--- START OF The input ---
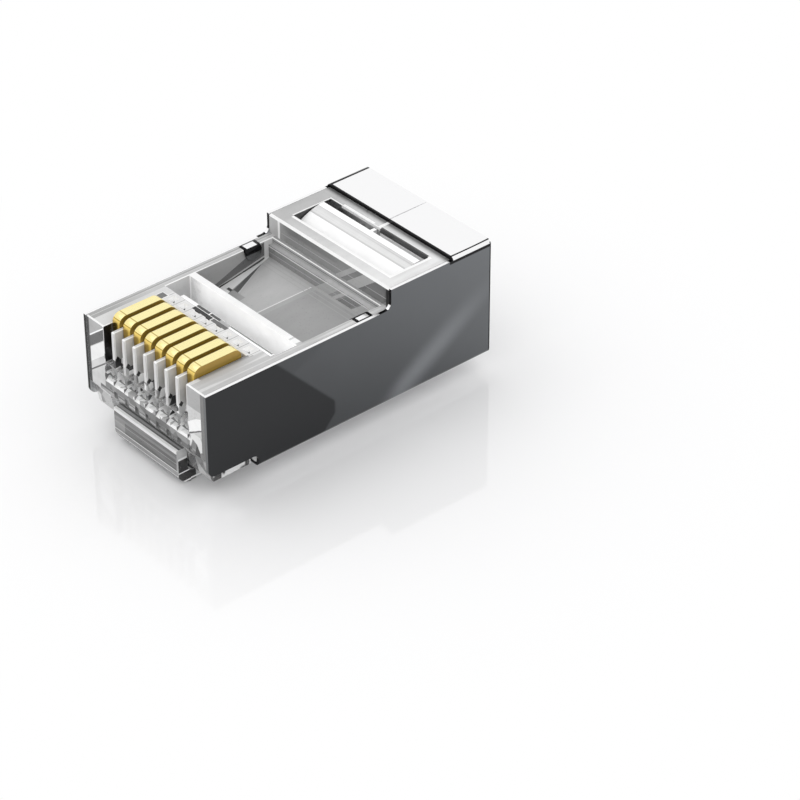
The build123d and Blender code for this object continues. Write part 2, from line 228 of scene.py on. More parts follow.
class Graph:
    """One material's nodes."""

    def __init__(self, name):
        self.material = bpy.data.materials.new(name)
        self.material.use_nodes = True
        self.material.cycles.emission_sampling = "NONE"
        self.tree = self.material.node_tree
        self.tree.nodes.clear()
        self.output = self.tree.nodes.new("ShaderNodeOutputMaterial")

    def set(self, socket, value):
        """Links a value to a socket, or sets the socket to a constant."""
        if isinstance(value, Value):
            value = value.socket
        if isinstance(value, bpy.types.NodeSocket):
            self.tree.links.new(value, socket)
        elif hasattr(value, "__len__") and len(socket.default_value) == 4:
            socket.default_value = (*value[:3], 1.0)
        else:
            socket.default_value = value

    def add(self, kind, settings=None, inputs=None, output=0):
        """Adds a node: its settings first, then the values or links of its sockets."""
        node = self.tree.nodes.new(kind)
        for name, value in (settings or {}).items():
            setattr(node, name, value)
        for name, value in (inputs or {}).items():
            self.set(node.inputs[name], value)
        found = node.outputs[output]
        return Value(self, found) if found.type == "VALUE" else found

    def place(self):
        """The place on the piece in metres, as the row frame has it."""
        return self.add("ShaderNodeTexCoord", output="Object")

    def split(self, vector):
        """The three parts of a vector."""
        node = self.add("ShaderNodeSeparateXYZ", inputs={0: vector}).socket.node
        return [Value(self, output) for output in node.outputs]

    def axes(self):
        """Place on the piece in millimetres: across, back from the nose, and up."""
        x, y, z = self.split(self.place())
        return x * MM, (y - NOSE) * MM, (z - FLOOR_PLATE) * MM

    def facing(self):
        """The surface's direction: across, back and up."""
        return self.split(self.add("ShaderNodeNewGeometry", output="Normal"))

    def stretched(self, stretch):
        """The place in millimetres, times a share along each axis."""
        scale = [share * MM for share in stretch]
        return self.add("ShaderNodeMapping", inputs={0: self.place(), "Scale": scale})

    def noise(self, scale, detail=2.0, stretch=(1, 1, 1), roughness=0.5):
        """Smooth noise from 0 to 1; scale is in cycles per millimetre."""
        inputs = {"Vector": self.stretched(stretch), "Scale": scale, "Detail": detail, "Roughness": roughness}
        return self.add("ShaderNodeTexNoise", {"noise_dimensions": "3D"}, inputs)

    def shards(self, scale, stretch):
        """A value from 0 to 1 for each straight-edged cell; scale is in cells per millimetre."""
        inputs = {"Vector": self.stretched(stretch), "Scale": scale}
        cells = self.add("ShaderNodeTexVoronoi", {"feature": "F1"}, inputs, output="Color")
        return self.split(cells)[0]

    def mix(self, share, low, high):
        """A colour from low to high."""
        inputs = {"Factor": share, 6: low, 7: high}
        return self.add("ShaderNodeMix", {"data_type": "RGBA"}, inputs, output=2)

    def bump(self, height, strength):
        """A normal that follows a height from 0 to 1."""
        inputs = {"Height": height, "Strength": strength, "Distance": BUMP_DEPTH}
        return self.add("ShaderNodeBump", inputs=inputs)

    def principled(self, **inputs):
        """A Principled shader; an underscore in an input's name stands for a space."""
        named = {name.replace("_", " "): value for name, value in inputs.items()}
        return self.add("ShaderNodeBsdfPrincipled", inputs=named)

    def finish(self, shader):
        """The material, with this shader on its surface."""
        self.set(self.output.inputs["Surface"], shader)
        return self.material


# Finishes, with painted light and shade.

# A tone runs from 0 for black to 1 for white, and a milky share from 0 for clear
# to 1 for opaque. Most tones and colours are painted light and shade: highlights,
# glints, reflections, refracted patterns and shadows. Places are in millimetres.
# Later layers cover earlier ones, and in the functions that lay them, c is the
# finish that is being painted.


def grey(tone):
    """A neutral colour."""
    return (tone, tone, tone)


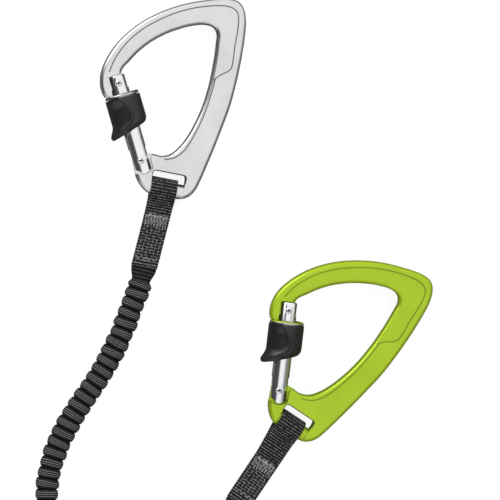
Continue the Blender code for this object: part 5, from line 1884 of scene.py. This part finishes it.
--- END OF The input ---
• Task requirements
Please give back only the lines between the first line of the entries and the line with "socket.default_value = value", both ends included, word for word.

• Full answer
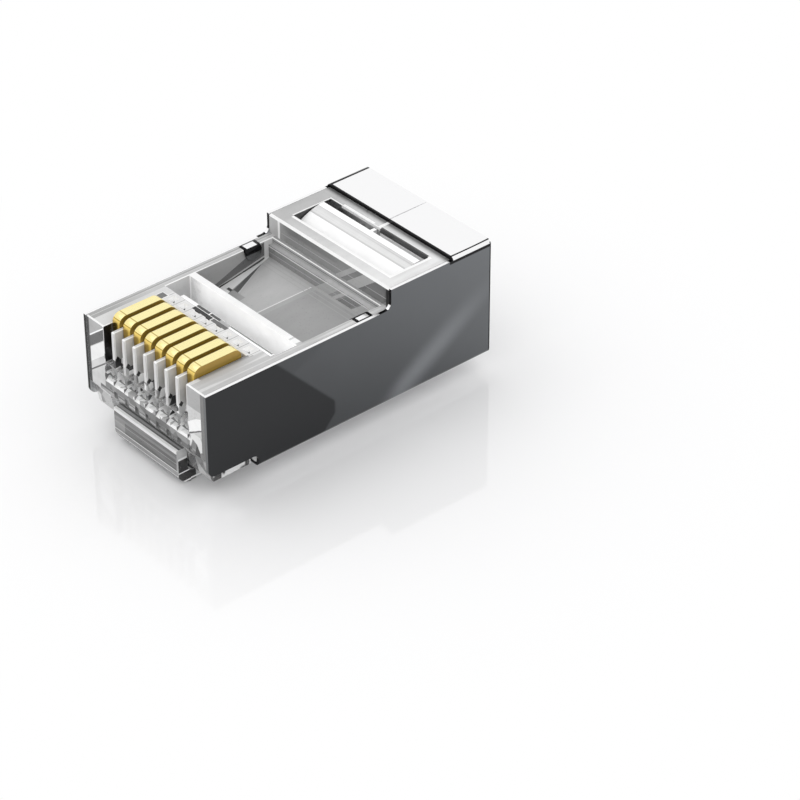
The build123d and Blender code for this object continues. Write part 2, from line 228 of scene.py on. More parts follow.
class Graph:
    """One material's nodes."""

    def __init__(self, name):
        self.material = bpy.data.materials.new(name)
        self.material.use_nodes = True
        self.material.cycles.emission_sampling = "NONE"
        self.tree = self.material.node_tree
        self.tree.nodes.clear()
        self.output = self.tree.nodes.new("ShaderNodeOutputMaterial")

    def set(self, socket, value):
        """Links a value to a socket, or sets the socket to a constant."""
        if isinstance(value, Value):
            value = value.socket
        if isinstance(value, bpy.types.NodeSocket):
            self.tree.links.new(value, socket)
        elif hasattr(value, "__len__") and len(socket.default_value) == 4:
            socket.default_value = (*value[:3], 1.0)
        else:
            socket.default_value = value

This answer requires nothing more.